Source records:
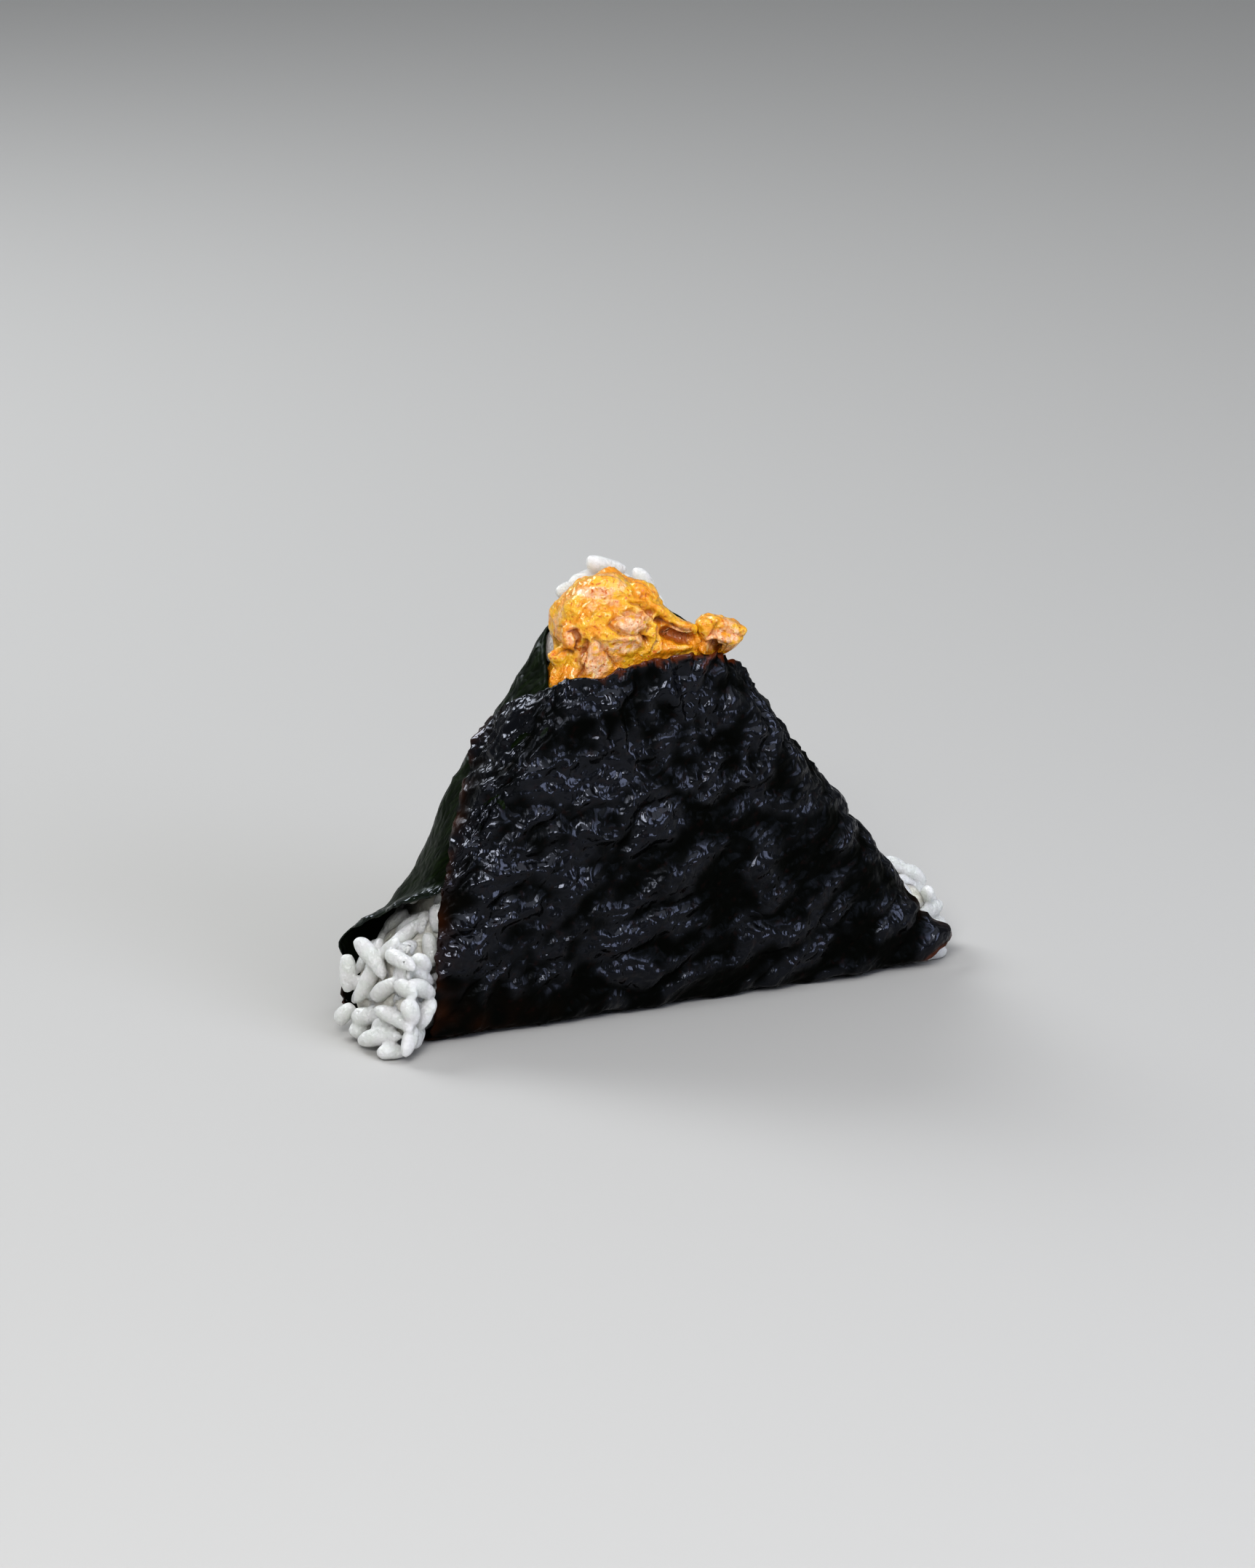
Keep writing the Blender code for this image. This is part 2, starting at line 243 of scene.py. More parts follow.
FRONT = Face((0, -1, FRONT_LEAN), (0, FRONT_FOOT, 0))
BACK = Face((0, 1, BACK_LEAN), (0, BACK_FOOT, 0))
BOTTOM = Face((0, 0, -1), (0, 0, 0))
LEFT = Face((-math.sin(LEFT_SLOPE), 0.05, math.cos(LEFT_SLOPE)), (LEFT_FOOT, 0, 0))
RIGHT = Face((math.sin(RIGHT_SLOPE), 0, math.cos(RIGHT_SLOPE)), (RIGHT_FOOT, 0, 0))


def belly(points):
    """How far the two broad faces swell in their middle."""
    inward = (-LEFT.distance(points), -RIGHT.distance(points), points[:, 2])
    swell = np.full(len(points), BELLY)
    for depth, reach in zip(inward, BELLY_REACHES):
        swell *= 1 - np.exp(-np.clip(depth, 0, None) / reach)
    return swell


def slope_swell(points):
    """The share of its belly that a slope has at each height: the whole of it half way up."""
    return np.exp(-(((points[:, 2] - SLOPE_BELLY_HEIGHT) / SLOPE_BELLY_SPREAD) ** 2))


def rounded_meeting(distances, normals, rounding):
    """Joins surfaces, each given by its signed distances and normals, with rounded edges."""
    normals = [np.broadcast_to(normal, (len(distances[0]), 3)) for normal in normals]
    reaches = [np.clip(distance + rounding, 0, None) for distance in distances]
    length = np.sqrt(sum(reach**2 for reach in reaches))
    weights = [reach / np.clip(length, 1e-9, None) for reach in reaches]
    gradient = sum(weight[:, None] * normal for weight, normal in zip(weights, normals))
    nearest = np.maximum.reduce(distances)
    deep = nearest <= -rounding
    for distance, normal in zip(distances, normals):
        closest = deep & (distance == nearest)
        gradient[closest] = normal[closest]
    return np.where(deep, nearest, length - rounding), gradient


def distance_to_prism(points):
    """Signed distance to the rounded prism, negative inside, and its gradient."""
    swell = belly(points)
    sides = (
        FRONT.distance(points) - swell,
        BACK.distance(points) - swell,
        LEFT.distance(points) - LEFT_BELLY * slope_swell(points),
        RIGHT.distance(points) - RIGHT_BELLY * slope_swell(points),
    )
    normals = (FRONT.normal, BACK.normal, LEFT.normal, RIGHT.normal)
    upright, slope = rounded_meeting(sides, normals, UPRIGHT_ROUNDING)
    whole = (upright, BOTTOM.distance(points))
    return rounded_meeting(whole, (slope, BOTTOM.normal), BASE_ROUNDING)


def turn_about_crease(points, face, following):
    """Turns points of one face's plane about the crease between it and the following face."""
    axis = np.cross(face.normal, following.normal)
    angle = math.atan2(np.linalg.norm(axis), face.normal @ following.normal)
    rotation = np.array(Matrix.Rotation(angle, 3, Vector(axis)))
    planes = np.array((face.normal, following.normal, axis))
    pivot = np.linalg.solve(planes, np.array((face.offset, following.offset, 0.0)))
    return (points - pivot) @ rotation.T + pivot


def fold(points, face, following):
    """Folds what runs past the edge of a face over onto the next face, and on from there."""
    if not following:
        return points
    past = following[0].distance(points) > 0
    if past.any():
        turned = turn_about_crease(points[past], face, following[0])
        points = points.copy()
        points[past] = fold(turned, following[0], following[1:])
    return points


def lay_sheet(across, along):
    """Puts points of the flat sheet on the prism. along is below 0 on the front panel, runs from 0 to
    BASE_STRIP under the base, and goes on from there up the back panel."""
    under_base = np.clip(along, 0, BASE_STRIP)
    points = np.column_stack((across - SHEET_TURN * along, FRONT_FOOT + under_base, 0 * across))
    up_front = np.cross((1, 0, 0), FRONT.normal) * -1
    up_back = np.cross((1, 0, 0), BACK.normal)
    front = along < 0
    back = along > BASE_STRIP
    points[front] -= along[front, None] * up_front
    points[back] += (along[back, None] - BASE_STRIP) * up_back
    for side in (LEFT, RIGHT):
        points[front] = fold(points[front], FRONT, (side, BACK))
        points[back] = fold(points[back], BACK, (side, FRONT))
    return points


def layer_depth(along):
    """The back panel and its flaps lie under the front ones, one layer further in."""
    return -LAYER_STEP * smooth_step(along, BASE_STRIP, BASE_STRIP + LAYER_RUN)


def sheet_edges(along):
    """Where the sheet's left and right edges are, across the flat sheet."""
    wider = BACK_WIDENING * smooth_step(along, 0, BASE_STRIP)
    awning = AWNING_WIDENING * smooth_step(along - BASE_STRIP, *AWNING_CLIMB)
    narrower = SHEET_NARROWING * smooth_step(along, 0, BASE_STRIP)
    tear = TEAR_DEPTH * np.exp(-(((along + TEAR_HEIGHT) / TEAR_REACH) ** 2))
    trim = CORNER_TRIM * smooth_step(along, *TRIM_GROWS) * (1 - smooth_step(along, *TRIM_FADES))
    return -wider - awning, SHEET_WIDTH - narrower - tear - trim


def shape_sheet(points, along, from_left):
    """Rounds the folded sheet over the rice, then shapes the awning over the bare rice on its left.
    from_left is each point's distance from the sheet's left edge."""
    depth = layer_depth(along)
    for _ in range(ROUNDING_STEPS):
        distance, gradient = distance_to_prism(points)
        step = (distance - depth) / np.clip((gradient**2).sum(axis=1), 0.3, None)
        points -= step[:, None] * gradient
    climb = along - BASE_STRIP
    on_back = smooth_step(climb, 0, 6)
    at_rim = smooth_step(climb, *RIM_STARTS) * (1 - smooth_step(climb, *RIM_ENDS))
    curl = RIM_CURL * np.exp(-((from_left / RIM_REACH) ** 2)) * at_rim
    points = points + curl[:, None] * LEFT.normal
    tip = bump(points, TIP_PLACE, TIP_RADII) * on_back
    points = points + tip[:, None] * np.array(TIP_SHIFT)
    hollow = HOLLOW_DEPTH * bump(points, HOLLOW_PLACE, HOLLOW_RADII) * on_back
    return points - hollow[:, None] * LEFT.normal


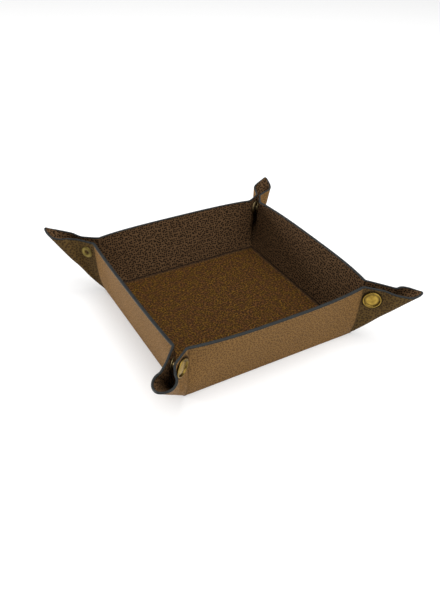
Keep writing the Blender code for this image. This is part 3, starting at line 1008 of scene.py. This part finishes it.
# ---- stage, light and camera ----------------------------------------------------------------
def make_stage():
    mesh = bpy.data.meshes.new("floor")
    corners = [(x * STAGE_SIZE, y * STAGE_SIZE, 0) for x, y in CORNERS.values()]
    mesh.from_pydata(corners, [], [(0, 1, 2, 3)])
    floor = bpy.data.objects.new("floor", mesh)
    bpy.context.scene.collection.objects.link(floor)
    material = bpy.data.materials.new("floor")
    material.use_nodes = True
    shader = material.node_tree.nodes["Principled BSDF"]
    shader.inputs["Base Color"].default_value = (STAGE_SHADE, STAGE_SHADE, STAGE_SHADE, 1)
    shader.inputs["Emission Color"].default_value = (1, 1, 1, 1)
    shader.inputs["Emission Strength"].default_value = STAGE_GLOW
    shader.inputs["Roughness"].default_value = 0.8
    mesh.materials.append(material)
    floor.location.z = -STAGE_DROP


def area_light(name, place, size, power):
    light = bpy.data.lights.new(name, "AREA")
    light.shape = "SQUARE"
    light.size = size
    light.energy = power
    obj = bpy.data.objects.new(name, light)
    obj.location = place
    obj.rotation_euler = (-Vector(place)).to_track_quat("-Z", "Y").to_euler()
    bpy.context.scene.collection.objects.link(obj)


def make_light():
    world = bpy.data.worlds.new("studio")
    world.use_nodes = True
    background = world.node_tree.nodes["Background"]
    background.inputs["Color"].default_value = (1, 1, 1, 1)
    background.inputs["Strength"].default_value = SKY
    bpy.context.scene.world = world
    for name, (place, size, power) in LAMPS.items():
        area_light(name, place, size, power)


def make_look():
    """Plain display of the colours, so that the pale floor stays nearly white."""
    bpy.context.scene.view_settings.view_transform = "Standard"


def make_camera():
    azimuth = math.radians(-30.54)
    height = math.radians(36.57)
    roll = math.radians(1.29)
    distance = 0.4181
    right = Vector((math.cos(azimuth), math.sin(azimuth), 0))
    back = Vector((math.sin(azimuth) * math.cos(height), -math.cos(azimuth) * math.cos(height),
                   math.sin(height)))
    up = back.cross(right)
    turned_right = right * math.cos(roll) + up * math.sin(roll)
    turned_up = up * math.cos(roll) - right * math.sin(roll)
    camera = bpy.data.objects.new("camera", bpy.data.cameras.new("camera"))
    matrix = Matrix((turned_right, turned_up, back)).transposed().to_4x4()
    matrix.translation = back * distance
    camera.matrix_world = matrix
    camera.data.lens = 36.38
    camera.data.sensor_width = 36
    camera.data.shift_x = -0.005
    camera.data.shift_y = 0.0173
    bpy.context.scene.collection.objects.link(camera)
    bpy.context.scene.camera = camera


make_look()
make_camera()
make_stage()
make_light()
make_base()
for wall_name in WALL_ANGLES:
    make_wall(wall_name)
for corner_name in CORNERS:
    for half_ear in (True, False):
        make_ear(corner_name, half_ear)
    make_studs(corner_name)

What is needed:
Tally how many lines of the data include the word "code". Write the number and nothing else.

The result:
2